Ten years later, in December 1910, Vernadsky made a report at the General
Assembly of the Russian Academy of Sciences, in which he predicted that
in a short while man would learn to control the disintegration rate which
would give him an unprecedented source of power. Few people agreed with
him then. He returned to the subject in 1922 and asked if mankind was
ready for the inevitable and early advent of atomic energy and whether
it will use this energy for its own good or for self-destruction.
He died on January 6, 1945, a few months before A-bombs hit Hiroshima
and Nagasaki. Being a scientist, it was not difficult for him to grasp
the true scope of the danger endemic to atomic weapons. But he believed
in common sense and, therefore, not only predicted the early advent of
the nuclear age, but even contributed to this. In 1911, he asked for an
expedition to be organized to prospect for radioactive ores. In 1922,
he founded Russia's first State Radium Institute. Under his direction,
the Institute got itself involved in radium prospecting and comprehensive
study of the phenomenon of radioactivity. Vernadsky deserves a great deal
of credit for the construction and startup of the first Soviet cyclotron
at the Institute in 1937. In 1939, when the Nazi threat became more ominous,
Vernadsky and some other scientists appealed to the Presidium of the Soviet
Academy of Sciences for the intensification of research into the atomic
nucleus. As a result, several special laboratories under the general direction
of Academician A. Ioffe were set up at the Academy's Physical Engineering
Institute in Leningrad. One of the laboratories had on its staff Igor
Kurchatov who drove the research effort to its practical form. But it
is obvious that without Vernadsky's groundwork there would have been no
Soviet A-bomb in 1946, the bomb that has cooled off the aggressive zeal
of certain imperialist forces.
Although Vernadsky's name is associated with many important scientific
breakthroughs, his most important discoveries have been made in the field
of biospheric studies. "Biosphere" is a much-used word today.
A special scientific council was set up at the Presidium of the Soviet
Academy of Sciences in 1973 to handle all problems associated with the
biosphere. [Academician Guri Marchuk, President of the Soviet Academy
of Sciences, directs an academic program for ecological and biospheric
studies.] But it should not be forgotten that the very name "biosphere"

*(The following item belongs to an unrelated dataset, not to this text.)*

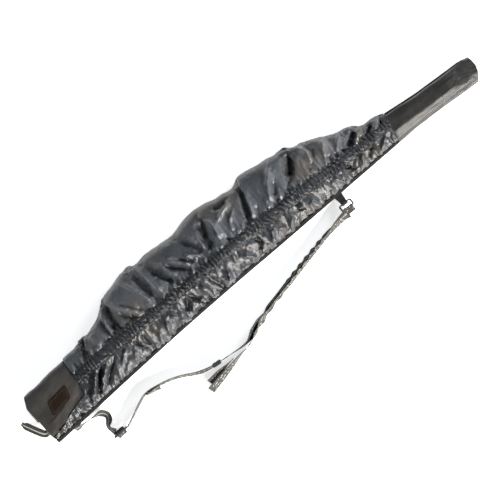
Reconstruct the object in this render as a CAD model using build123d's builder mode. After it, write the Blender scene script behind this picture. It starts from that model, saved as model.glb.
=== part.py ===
from build123d import *
from math import cos, pi, sin, tan
import os

# An elasticated slip cover for a long gun, lying on its left side.
# u runs along the cover from the toe of the butt to the muzzle, v runs across it from
# the mouth towards the crown, and z rises from the surface that it lies on (mm).

# ---- driving dimensions ----
tip_u = 1250.0  # muzzle end
butt_u = -4.0  # butt end
loop_reach_u = -47.87  # furthest point of the pull loop
crown_v = 202.0  # highest point of the crown
seam_z = 17.5  # height of the mouth and crown seams
wall = 2.0  # thickness of a panel with its lining
raised = 1.6  # how far bands and piping stand proud of the panels
mouth_gap = 12.0  # opening between the two lips of the mouth
piping_width = 4.0
webbing_width = 25.0
webbing_thick = 2.0
strap_low = seam_z - webbing_width / 2
swing_v = -8.0  # the strap swings about this line, at seam height
ring_drop = 14.0  # from the swing line to the far bar of the front ring
wire_radius = 2.0
ring_low = swing_v - ring_drop
clearance = 0.6

# Cross-sections: (u, mouth v, crown v, depth, squareness of the corners).
stations = [
    (butt_u, 5.6, 134, 44, 0.50),
    (45, 7, 137, 50, 0.55),
    (119, 9, 138, 50, 0.60),
    (161, 10, 139, 54, 0.70),
    (224, 12, 152, 62, 0.80),
    (276, 14, 184, 70, 0.80),
    (358, 15, crown_v, 76, 0.80),
    (400, 16, 191, 77, 0.80),
    (549, 16, crown_v, 77, 0.80),
    (661, 15, 184, 74, 0.80),
    (740, 15, 186, 70, 0.80),
    (806, 15, 178, 66, 0.80),
    (858, 15, 152, 58, 0.80),
    (930, 14, 118, 52, 0.80),
    (1020, 14, 85, 42, 0.75),
    (1113, 12, 72, 38, 0.75),
    (1200, 6, 65, 34, 0.75),
    (tip_u, 4, 56, 30, 0.70),
]
dome_steps = 8
sole_share = 0.76  # share of the height that lies flat on the surface
turn_in, turn_down = 0.94, 0.6  # the corner between the sole and the seams

# ---- the frame: origin under the middle of the cover's own box ----
origin_u = (loop_reach_u + tip_u) / 2
origin_v = (ring_low - wire_radius + crown_v) / 2


def place(u, v):
    return (u - origin_u, v - origin_v)


# ---- panel borders, each from butt to muzzle ----
pocket_seam = [(119, 260), (119, 75), (112, 49), (90, 45), (56, 36), (34, 27), (12, 22), (12, -60)]
band_top = [(119, 98), (180, 101), (270, 101), (336, 96), (672, 92), (806, 85), (896, 76), (1023, 70)]
band_low = [(119, 75), (336, 73), (560, 72), (672, 67), (806, 60), (896, 54), (1019, 54)]
hem_top = [(12, 14), (119, 16), (224, 19), (358, 22), (549, 23), (806, 22), (930, 21), (1014, 21)]
sleeve_seam = [(1034, 130), (1014, 21), (1006, -40)]
sleeve_slope = (sleeve_seam[0][0] - sleeve_seam[1][0]) / (sleeve_seam[0][1] - sleeve_seam[1][1])
mouth_start_u = 14.0
mouth_end_u = 1008.0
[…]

was introduced by Vernadsky who, in 1926, published a monumental research
paper under this name. Some other works by Academician Vernadsky,
published after his death, are also devoted to biospheric studies.
According to Vernadsky, the biosphere is the envelop of the planet, which
sustains all life on Earth and is composed of the hydrosphere, lithosphere
and lower atmosphere. He scrupulously calculated the mass of all living
matter on the planet and how this figure had been changing in connection
with vegetation spreading throughout the globe, the amount of solar energy
consumed by vegetation and the amount wasted. He learned just how this
vegetation utilized this energy to convert carbon dioxide, water and mineral
salts into primary organic compounds from which rock and brown coal, combustible
shale, oil and gas all originated. He analyzed in detail the effect of
living matter on rock and mineral, how much they weather under its impact,
and on the basis of these data built a theory of the evolution of the
biosphere and its stages.
In his early research papers, dated to the end of the past century, he
showed how the geological and geographic environments changed under the
impact of anthropogenic activities. His conclusion was that human activities
have a much stronger impact on nature than the heaviest natural process.
Man's thoughtless actions, he warned, violate equilibriums that have developed
in nature over millennia. The truth of his analysis is borne out by the
aggravation of the ecological situation on the planet. But the Academician
was convinced that science and intelligence combined would find the means
to save the global biosphere and to guide its evolution in the desired
direction. As a result, he argued, the biosphere will pass on to a qualitatively
new stage of its development, which he conventionally called the noösphere
(Gk. noös -- mind). His theories now underlie nature conservation
measures in the USSR and the world over.